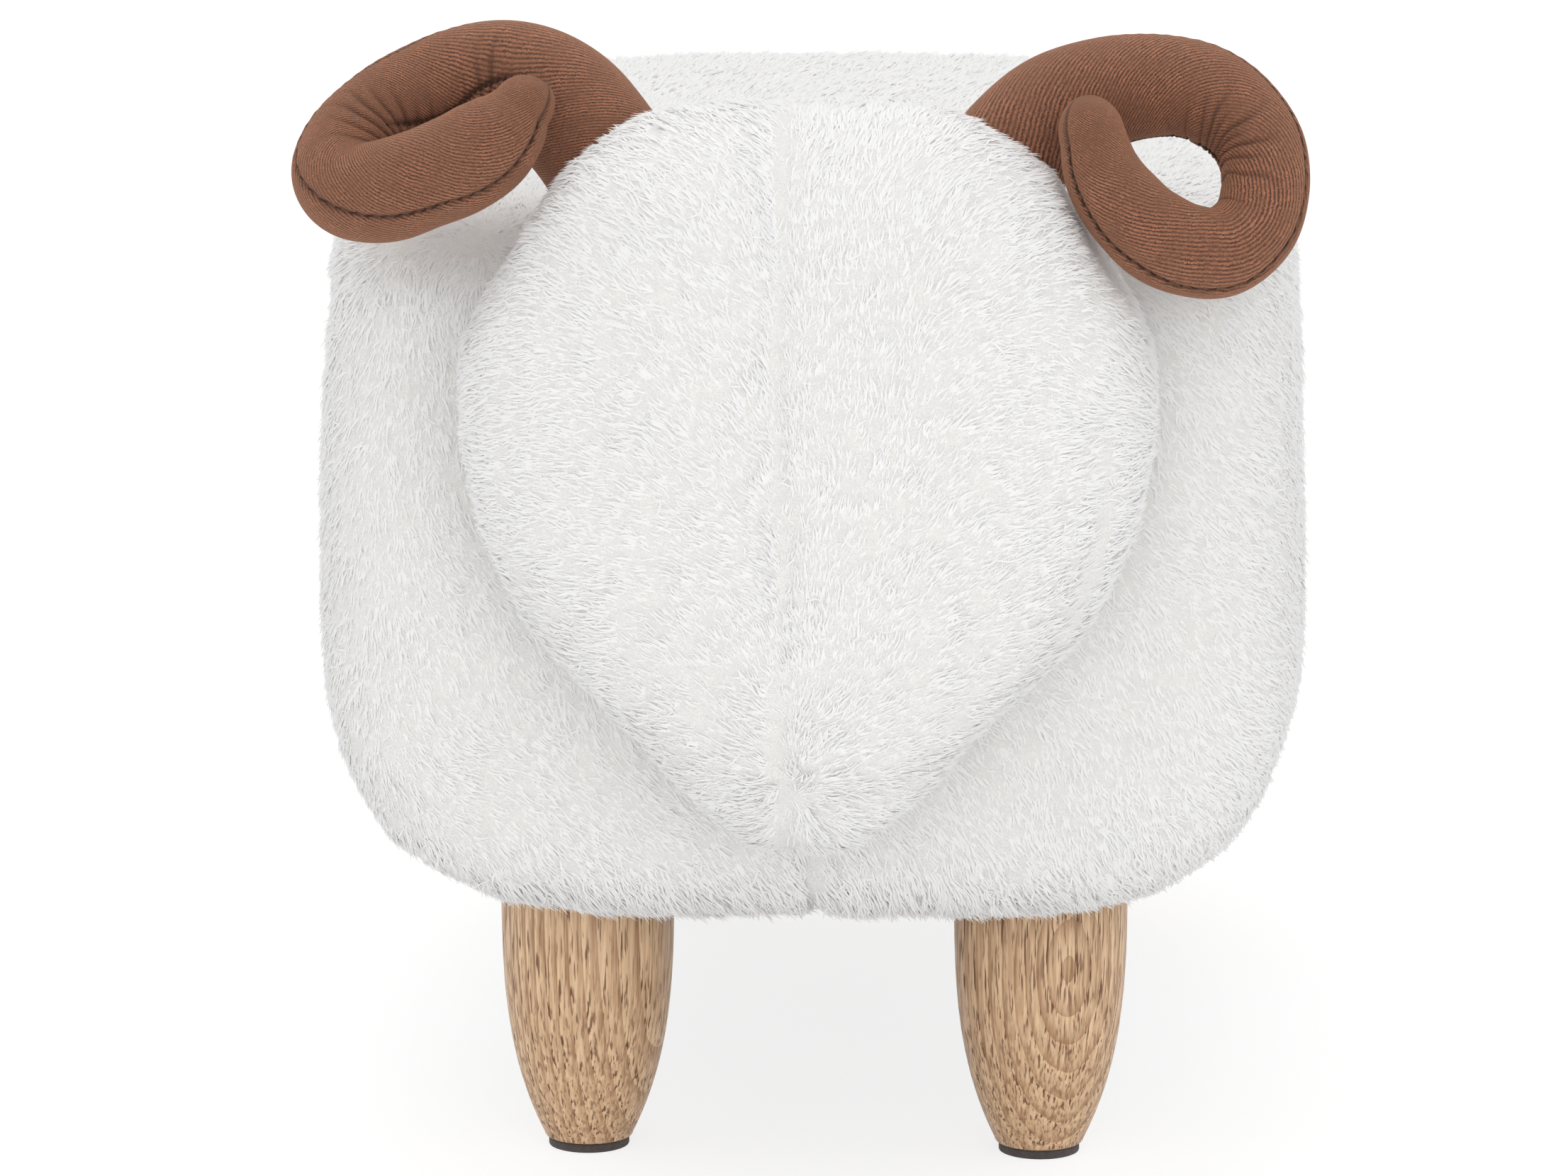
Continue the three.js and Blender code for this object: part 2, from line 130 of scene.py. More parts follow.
def power_property(name, description, watts):
    return FloatProperty(name=name, description=description, default=watts, unit="POWER")


# Forms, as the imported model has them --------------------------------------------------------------

# Right half of the body seen from the front: [share of half the width, share of the height]
BODY_OUTLINE = np.array([
    (0, 0),
    (0.35, 0.001),
    (0.55, 0.01),
    (0.66, 0.022),
    (0.72, 0.036),
    (0.79, 0.058),
    (0.87, 0.098),
    (0.928, 0.158),
    (0.968, 0.23),
    (0.993, 0.31),
    (1, 0.4),
    (0.996, 0.56),
    (0.99, 0.72),
    (0.978, 0.84),
    (0.962, 0.92),
    (0.9, 0.968),
    (0.75, 0.984),
    (0.4, 0.996),
    (0, 1),
])
BODY_ROUNDNESS = 10
# The form's lowest part falls in the opening underneath, so it lies below the cover's box
BODY_BELOW_COVER = 1 * MM

# Right half of the head seen from the front, from the muzzle up
HEAD_OUTLINE = np.array([
    (0, 0),
    (0.14, 0.012),
    (0.32, 0.074),
    (0.51, 0.161),
    (0.66, 0.231),
    (0.8, 0.306),
    (0.92, 0.417),
    (0.98, 0.512),
    (1, 0.6),
    (0.985, 0.67),
    (0.935, 0.735),
    (0.85, 0.8),
    (0.77, 0.865),
    (0.66, 0.93),
    (0.46, 0.98),
    (0.2, 0.997),
    (0, 1),
])
HEAD_ROUNDNESS = 2.9
HEAD_RIM_REACH = 26 * MM
HEAD_OVERLAP = 52 * MM

HORN_SPAN = 120 * MM
HORN_RISE = 100 * MM
HORN_DEPTH = 50 * MM
HORN_ROOT_THICKNESS = 40 * MM
HORN_ROOT_FROM_MIDDLE = 44 * MM
HORN_LOWEST = 298 * MM
HORN_FROM_FRONT = 4 * MM

# Run of each horn from its root: [share of the span outwards, of the depth forwards, of the rise,
# of the root's thickness]
RIGHT_HORN = np.array([
    (0.1, 0.1, 0.44, 1),
    (0.2, 0.06, 0.61, 1),
    (0.325, 0.03, 0.745, 0.975),
    (0.458, 0.02, 0.81, 0.89),
    (0.592, 0.04, 0.833, 0.83),
    (0.708, 0.1, 0.815, 0.79),
    (0.805, 0.2, 0.745, 0.755),
    (0.865, 0.32, 0.647, 0.725),
    (0.876, 0.45, 0.529, 0.7),
    (0.847, 0.56, 0.415, 0.7),
    (0.765, 0.65, 0.34, 0.72),
    (0.663, 0.72, 0.35, 0.73),
    (0.568, 0.77, 0.413, 0.715),
    (0.494, 0.8, 0.505, 0.69),
    (0.445, 0.79, 0.6, 0.63),
    (0.418, 0.77, 0.715, 0.53),
])
LEFT_HORN = np.array([
    (0.083, 0.1, 0.46, 1),
    (0.167, 0.02, 0.63, 1),
    (0.275, -0.08, 0.765, 0.985),
    (0.4, -0.15, 0.83, 0.96),
    (0.525, -0.16, 0.825, 0.93),
    (0.65, -0.11, 0.775, 0.89),
    (0.765, 0, 0.702, 0.85),
    (0.84, 0.16, 0.625, 0.81),
    (0.86, 0.34, 0.55, 0.77),
    (0.815, 0.5, 0.502, 0.76),
    (0.725, 0.6, 0.503, 0.765),
    (0.62, 0.65, 0.545, 0.77),
    (0.518, 0.67, 0.597, 0.765),
    (0.44, 0.68, 0.658, 0.715),
    (0.383, 0.68, 0.724, 0.6),
    (0.347, 0.67, 0.783, 0.44),
])

LEG_SWELL = 3.35
LEG_FOOT_DIAMETER = 31 * MM


# Numbers ------------------------------------------------------------------------------------------


def smoothstep(value, low, high):
    share = np.clip((value - low) / (high - low), 0, 1)
    return share * share * (3 - 2 * share)


def unit(vectors):
    return vectors / np.maximum(np.linalg.norm(vectors, axis=-1, keepdims=True), 1e-12)


def laid_across(vectors, normals):
    """Direction of the part of each vector that lies square to its normal."""
    return unit(vectors - normals * (vectors * normals).sum(axis=1, keepdims=True))


def groove(distance, width):
    """1 on a line and falling to nothing beside it, at that distance from it."""
    return np.exp(-((distance / width) ** 2))


# Large odd numbers that scramble a cell's place into a number that looks drawn by lot
AXIS_SCRAMBLE = np.array([73856093, 19349663, 83492791])
SEED_SCRAMBLE = 2654435761
LAST_SCRAMBLE = 1274126177


def noise(points, size, seed):
    """Smooth noise from -1 to 1 whose lumps are about that size."""
    scaled = np.asarray(points) / size
    cell = np.floor(scaled).astype(np.int64)
    blend = smoothstep(scaled - cell, 0, 1)
    total = np.zeros(len(scaled))
    for corner in range(8):
        step = np.array([corner & 1, corner >> 1 & 1, corner >> 2 & 1])
        key = (cell + step) @ AXIS_SCRAMBLE + seed * SEED_SCRAMBLE
        key = (key ^ (key >> 13)) * LAST_SCRAMBLE & 0xFFFFFFFF
        value = ((key ^ (key >> 16)) & 0xFFFF) / 32767.5 - 1
        total += value * np.prod(np.where(step, blend, 1 - blend), axis=1)
    return total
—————
### Exercise aim
Please give an exact restatement of only the lines from the beginning of the material above to the line with "HORN_FROM_FRONT = 4 * MM", inclusive.

### Answer to the exercise
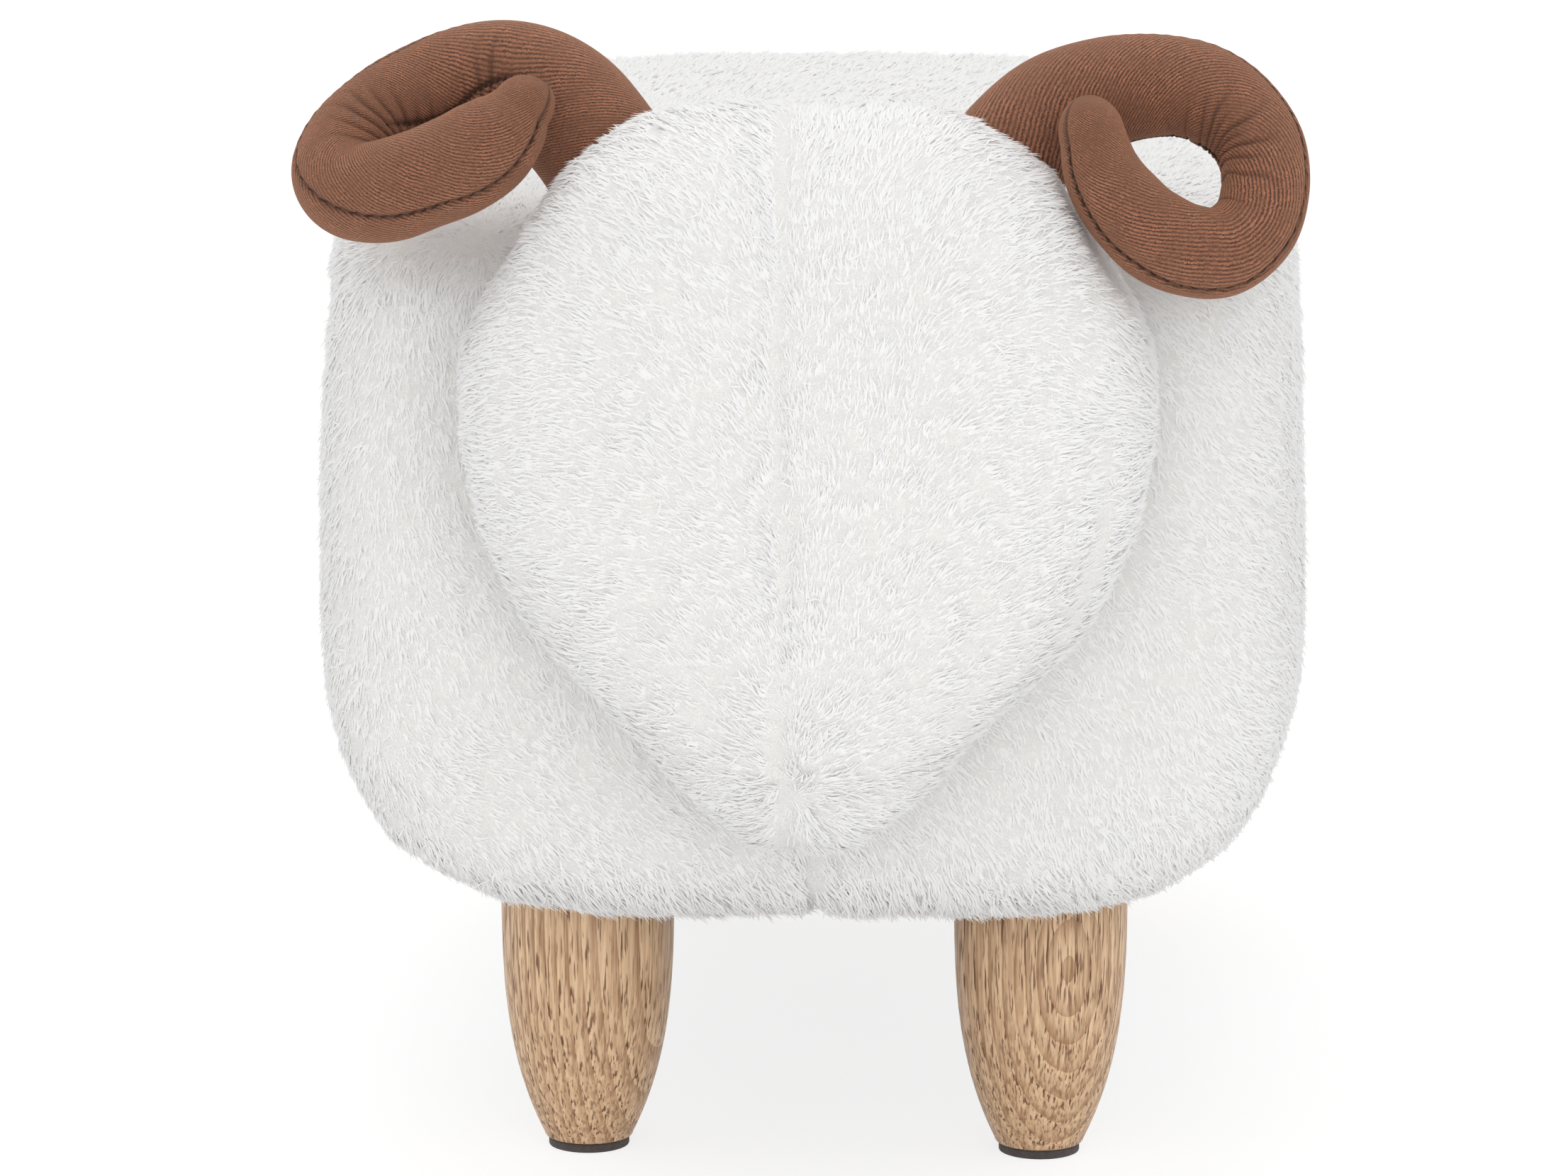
Continue the three.js and Blender code for this object: part 2, from line 130 of scene.py. More parts follow.
def power_property(name, description, watts):
    return FloatProperty(name=name, description=description, default=watts, unit="POWER")


# Forms, as the imported model has them --------------------------------------------------------------

# Right half of the body seen from the front: [share of half the width, share of the height]
BODY_OUTLINE = np.array([
    (0, 0),
    (0.35, 0.001),
    (0.55, 0.01),
    (0.66, 0.022),
    (0.72, 0.036),
    (0.79, 0.058),
    (0.87, 0.098),
    (0.928, 0.158),
    (0.968, 0.23),
    (0.993, 0.31),
    (1, 0.4),
    (0.996, 0.56),
    (0.99, 0.72),
    (0.978, 0.84),
    (0.962, 0.92),
    (0.9, 0.968),
    (0.75, 0.984),
    (0.4, 0.996),
    (0, 1),
])
BODY_ROUNDNESS = 10
# The form's lowest part falls in the opening underneath, so it lies below the cover's box
BODY_BELOW_COVER = 1 * MM

# Right half of the head seen from the front, from the muzzle up
HEAD_OUTLINE = np.array([
    (0, 0),
    (0.14, 0.012),
    (0.32, 0.074),
    (0.51, 0.161),
    (0.66, 0.231),
    (0.8, 0.306),
    (0.92, 0.417),
    (0.98, 0.512),
    (1, 0.6),
    (0.985, 0.67),
    (0.935, 0.735),
    (0.85, 0.8),
    (0.77, 0.865),
    (0.66, 0.93),
    (0.46, 0.98),
    (0.2, 0.997),
    (0, 1),
])
HEAD_ROUNDNESS = 2.9
HEAD_RIM_REACH = 26 * MM
HEAD_OVERLAP = 52 * MM

HORN_SPAN = 120 * MM
HORN_RISE = 100 * MM
HORN_DEPTH = 50 * MM
HORN_ROOT_THICKNESS = 40 * MM
HORN_ROOT_FROM_MIDDLE = 44 * MM
HORN_LOWEST = 298 * MM
HORN_FROM_FRONT = 4 * MM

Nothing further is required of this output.